Frequent conflicts occur across generational lines, as older Chinese parents fail to accept the Americanized ways of their children. The overbearing presence of a mother visiting from China threatens to destroy a marriage, forcing the son to take extreme measures. A recently arrived grandfather cannot abide the manners of his American-born grandchildren and is horrified when they reject their Chinese family name. Inextricably-bound concerns over money and honor drive a Buddhist monk to attempt suicide, and motivate a young woman to grudgingly send home money she cannot spare to a sister with the finely honed sensibilities of a seasoned extortionist. Some stories, set in the 1980s—around the time that Ha Jin himself first came to the U.S. as a student—unfold under the shadow of the oppressive Red Chinese government. Those set in more recent times embrace the freewheeling capitalist impulses that send Chinese immigrants, both documented and undocumented, to American shores.

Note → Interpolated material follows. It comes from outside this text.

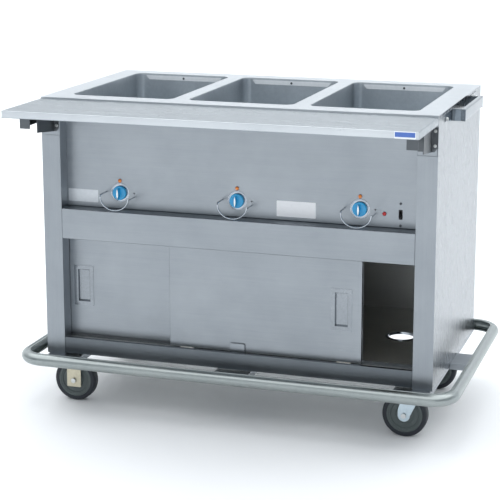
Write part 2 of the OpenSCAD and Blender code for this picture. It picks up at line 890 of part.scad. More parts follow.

Jin writes with a direct, unfussy style that captures the odd cadences of these lives lived in translation. His most memorable characters are often irrational: the professor gripped with panic because he has misspelled a word on his tenure application, the young husband convinced his homely infant daughter could not possible be his, or the suicidal monk who, at 28, thinks himself an old man ready for death. Jin tells every character’s story with a mixture of compassion and humor, conveying the validity of his or her daily worries, but showing too that, as with all human complications, and no matter our cultural heritage, we are often our own worst enemies.